# [Task details]
Gather all lines in the data that hold the string "body".

****************************************

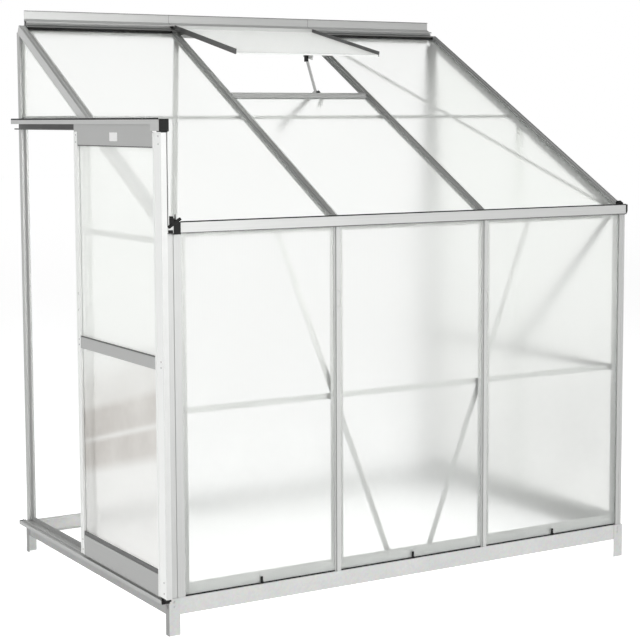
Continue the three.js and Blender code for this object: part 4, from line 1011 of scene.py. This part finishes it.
threshold_end = Vector((threshold_low.x, threshold_high.y, threshold_low.z))
bm = bmesh.new()
add_soft_block(bm, threshold_end + back_cap_from, threshold_end + back_cap_to, soft_edge)
new_cap("threshold_cap_back", bm)

# Door seals
# Grey strips lie over the edges of the door's panels along the rails: a broad rubber seal on the
# bottom rail, and narrow strips on the other two, which are painted shade lines along those
# rails. A black block guides the door's front foot.
leaf_low, leaf_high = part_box("door_stile_front")
back_low, back_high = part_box("door_stile_back")
top_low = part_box("door_rail_top")[0]
middle_low, middle_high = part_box("door_rail_middle")
bottom_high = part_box("door_rail_bottom")[1]
door_top = leaf_high.z
rail_face = middle_low.x
panel_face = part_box("door_panel_lower")[0].x
seal_and_shade_grey = moulded("grey_seal_and_shade", tone_pair(0.20, 0.15))
rail_ends = (middle_low.y + play, middle_high.y - play)
narrow_shade_line = 0.0035
broad_seal = 0.0135
top_shade_drop = 0.0038
seal_inset = 0.001
bm = bmesh.new()
# The narrow strips are painted shade lines along the top and middle rails; the broad one on the bottom
# rail is a rubber seal.
for bottom, height in (
    (bottom_high.z, broad_seal),
    (middle_high.z, narrow_shade_line),
    (top_low.z - top_shade_drop, narrow_shade_line),
):
    add_soft_block(
        bm, (rail_face + seal_inset, rail_ends[0], bottom + play),
        (panel_face - play, rail_ends[1], bottom + height), fine_edge,
    )
new_piece("door_seal_and_shade_lines", bm, seal_and_shade_grey, "door")
bm = bmesh.new()
foot_from = Vector((0.0030, 0.0010, -0.0075))
foot_inset = 0.002
foot_length = 0.046
foot_to = (leaf_high.x - foot_inset, leaf_low.y + foot_length, leaf_low.z - play)
add_soft_block(bm, leaf_low + foot_from, foot_to, soft_edge)
new_piece("door_foot_block", bm, black, "door")

# Door screws and label
# Pan-head screws join the rails to the stiles from outside. The top rail carries a small
# white label, left blank here.


screw_radius = 0.0032
crown_radius = screw_radius * 0.72
screw_height = screw_radius * 0.55
recess_inset = screw_radius * 0.4
recess_depth = screw_height * 0.6


def add_screw(bm, place, axis):
    """A pan-head screw with a round recess, seated on a face."""
    seat = Matrix.Translation(place) @ along_axis(axis)
    head = add_round(bm, 20, screw_radius, crown_radius, 0, screw_height, seat)
    outward = Vector(axis).normalized()
    faces = dict.fromkeys(face for vert in head for face in vert.link_faces)
    lid = max(faces, key=lambda face: face.calc_center_median().dot(outward))
    bmesh.ops.inset_individual(bm, faces=[lid], thickness=recess_inset, depth=0)
    bmesh.ops.translate(bm, verts=list(lid.verts), vec=-outward * recess_depth)


stile_grip = 0.002
screw_face = leaf_low.x + stile_grip
screw_inset = 0.021
screw_heights = [
    door_top - 0.011, door_top - 0.036,
    middle_low.z + 0.010, middle_high.z - 0.010,
    leaf_low.z + 0.016, leaf_low.z + 0.052,
]
bm = bmesh.new()
for height in screw_heights:
    for y in (leaf_low.y + screw_inset, (back_low.y + back_high.y) / 2):
        add_screw(bm, (screw_face, y, height), (-1, 0, 0))
new_piece("door_screws", bm, zinc, "door")

label_material, tree, shader = new_material("label_vinyl", roughness=0.35, metallic=0)
coordinates = object_point(tree)
label_tones = [(0.99, 0.99, 0.985, 1), (0.94, 0.94, 0.935, 1)]
tone = place_patches(tree, coordinates, label_tones, patch=40, grain=1200, share=0.4)
tree.links.new(tone.outputs["Color"], shader.inputs["Base Color"])
bump(tree, shader, tone.outputs["Mask"], strength=0.1, distance=0.0001)
label_drop = 0.0155
label_y = -0.291
label_gap = Vector((0.0001, 0, 0))
label_proud = Vector((0.0005, 0, 0))
label_centre = Vector((rail_face, label_y, door_top - label_drop))
label_half = Vector((0, 0.032, 0.0145))
bm = bmesh.new()
verts = add_block(
    bm, label_centre - label_half - label_proud,
    label_centre + label_half - label_gap,
)
short = [e for e in edges_of(verts) if abs(e.verts[0].co.x - e.verts[1].co.x) > play]
soften(bm, short, width=0.003, segments=4)
new_piece("door_label", bm, label_material, "door")

# Wire clips
# Bowed clips of spring wire that press the panels into the bars. Each lies over a bar with its
# two feet on the panel beside it.
wire_radius = 0.0009
bow = [
    (-1.0, -0.75, 0.00), (-0.3, 0.16, 0.06), (0.5, 0.16, 0.15), (0.88, -0.30, 0.27),
    (1.0, -0.70, 0.50), (0.88, -0.30, 0.73), (0.5, 0.16, 0.85), (-0.3, 0.16, 0.94), (-1.0, -0.75, 1.00),
]
nose_rise = 0.010


def wire_clips(name, body, clips):
    """Clips as (place of the lower foot on the nose, across, outward, half width, length)."""
    curve = bpy.data.curves.new(name, "CURVE")
    curve.dimensions = "3D"
    curve.bevel_depth = wire_radius
    curve.bevel_resolution = 2
    curve.use_fill_caps = True
    curve.materials.append(zinc)
    for place, across, outward, half, length in clips:
        spline = curve.splines.new("NURBS")
        spline.points.add(len(bow) - 1)
        spline.order_u = 3
        spline.use_endpoint_u = True
        for point, (a, out, up) in zip(spline.points, bow):
            rise = out * nose_rise + wire_radius
            co = Vector(place) + Vector(across) * a * half + Vector(outward) * rise
            point.co = (*(co + Vector((0, 0, up * length))), 1)
    piece = bpy.data.objects.new(name, curve)
    scene.collection.objects.link(piece)
    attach(piece, body)


bars = {side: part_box(f"front_bar_{side}") for side in ("left", "right")}
bar_centres = {side: (low.x + high.x) / 2 for side, (low, high) in bars.items()}
post_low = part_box("wall_post_left")[0]
wire_clips("frame_clips", "frame", [
    ((bar_centres["left"], front_line, 1.030), (1, 0, 0), (0, -1, 0), 0.011, 0.072),
    ((bar_centres["right"], front_line, 0.977), (1, 0, 0), (0, -1, 0), 0.011, 0.090),
    ((post_low.x, wall_line - 0.015, 1.811), (0, -1, 0), (-1, 0, 0), 0.013, 0.075),
])
wire_clips("door_clip", "door", [
    ((leaf_low.x + stile_grip, back_low.y + 0.012, 1.001), (0, -1, 0), (-1, 0, 0), 0.009, 0.072),
])

# Roof vent
# A frame of bars round a panel, hung in the wall plate. Its side bars are painted near-black,
# painted shade on the vent's sides, and its front edge is a pale aluminium strip, painted light
# for the lit front rail. The stay is pinned to it in a black joint and stands in a black foot.
edge_wall = 0.004
vent_metal = aluminium("aluminium_vent", slope_lines, bright, metallic=0.3)
# Painted shade: the vent frame's side bars get near-black tones.
side_bar_shade = tone_pair(0.11, 0.07)
tone_region(vent_metal, [("X", "below", vent_low.x + edge_wall + play)], side_bar_shade)
tone_region(vent_metal, [("X", "above", vent_high.x - edge_wall - play)], side_bar_shade)
wear(["vent_frame"], vent_metal)
vent_tilt = math.radians(16.8)
vent_pitch = roof_pitch - vent_tilt
vent_down = Vector((0, -math.cos(vent_pitch), -math.sin(vent_pitch)))
vent_out = Vector((0, -math.sin(vent_pitch), math.cos(vent_pitch)))
hinge = roof_place(0, -hinge_rise, hinge_distance)
vent_length = 0.539
edge_bottom = -0.0103
edge_top = -0.0040
edge_thick = 0.0012
# Painted light: the vent's front edge strip gets a pale tone for the lit front rail.
lit_edge_metal = aluminium("aluminium_lit_edge", long_lines, pale, metallic=0.1)
bm = bmesh.new()
verts = add_block(
    bm, (vent_low.x + edge_wall + play, vent_length + play / 2, edge_bottom),
    (vent_high.x - edge_wall - play, vent_length + edge_thick, edge_top),
)
tilt = Matrix((
    (1, 0, 0, hinge.x),
    (0, vent_down.y, vent_out.y, hinge.y),
    (0, vent_down.z, vent_out.z, hinge.z),
    (0, 0, 0, 1),
))
bmesh.ops.transform(bm, matrix=tilt, verts=verts)
edge_round = 0.0003
soften(bm, edges_of(verts), width=edge_round, segments=1)
new_piece("vent_front_edge", bm, lit_edge_metal, "vent")

lug_face = Vector((0.0450, 0.1878, 1.9166))
bm = bmesh.new()
joint_from = Vector((-0.0080, -0.0320, -0.0260))
joint_to = Vector((-play, -0.0120, 0.0060))
add_soft_block(bm, lug_face + joint_from, lug_face + joint_to, soft_edge)
new_piece("stay_joint", bm, black, "vent")
foot_low = (0.0960, 0.1812, 1.7600)
foot_high = (0.1105, 0.1848, 1.7790)
bm = bmesh.new()
add_soft_block(bm, foot_low, foot_high, soft_edge)
new_cap("stay_foot", bm)

# Bolts inside
# The girts, braces and purlin are held to the bars by square-headed bolts that slide in the
# bars' slots; their nuts sit on the inner side of each crossing.
end_inset = 0.014
tip_inset = 0.016
side_inset = 0.012
girt_low, girt_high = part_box("front_girt")
girt_height = (girt_low.z + girt_high.z) / 2
bm = bmesh.new()
for x in (girt_low.x + end_inset, *bar_centres.values(), girt_high.x - end_inset):
    add_nut(bm, (x, girt_high.y, girt_height), (0, 1, 0))
for side, outward in (("left", -1), ("right", 1)):
    low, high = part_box(f"front_brace_{side}")
    ends = (low.x, high.x) if outward < 0 else (high.x, low.x)
    add_nut(bm, (ends[0] - outward * side_inset, high.y, high.z - tip_inset), (0, 1, 0))
    add_nut(bm, (ends[1] + outward * side_inset, high.y, low.z + tip_inset), (0, 1, 0))
new_piece("bracing_nuts_front", bm, zinc, "frame")

bm = bmesh.new()
girt_low, girt_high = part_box("gable_girt_right")
bar_low, bar_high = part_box("gable_bar_right")
for y in (girt_low.y + end_inset, (bar_low.y + bar_high.y) / 2, girt_high.y - end_inset):
    add_nut(bm, (girt_low.x, y, girt_height), (-1, 0, 0))
low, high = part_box("gable_brace_right")
brace_inset = 0.018
add_nut(bm, (low.x, low.y + brace_inset, high.z - tip_inset), (-1, 0, 0))
add_nut(bm, (low.x, high.y - brace_inset, low.z + tip_inset), (-1, 0, 0))
new_piece("bracing_nuts_right", bm, zinc, "frame")

bm = bmesh.new()
rail_low, rail_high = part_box("gable_rail_left")
for y in (rail_low.y + end_inset, rail_high.y - end_inset):
    add_nut(bm, (rail_high.x, y, (rail_low.z + rail_high.z) / 2), (1, 0, 0))
new_piece("bracing_nuts_left", bm, zinc, "frame")

bm = bmesh.new()
purlin_low, purlin_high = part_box("purlin")
purlin_inside = 0.033
purlin_share = 0.5233
purlin_distance = purlin_share * roof_length
inward = roof_place(0, 1, 0) - roof_place(0, 0, 0)
for x in (purlin_low.x + end_inset, *bar_centres.values(), purlin_high.x - end_inset):
    add_nut(bm, roof_place(x, purlin_inside, purlin_distance), inward)
new_piece("bracing_nuts_roof", bm, zinc, "frame")

# Sizes
# The CAD model's box and the dressed model's box.
low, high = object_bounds()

****************************************

# [The completed task]
def wire_clips(name, body, clips):
    attach(piece, body)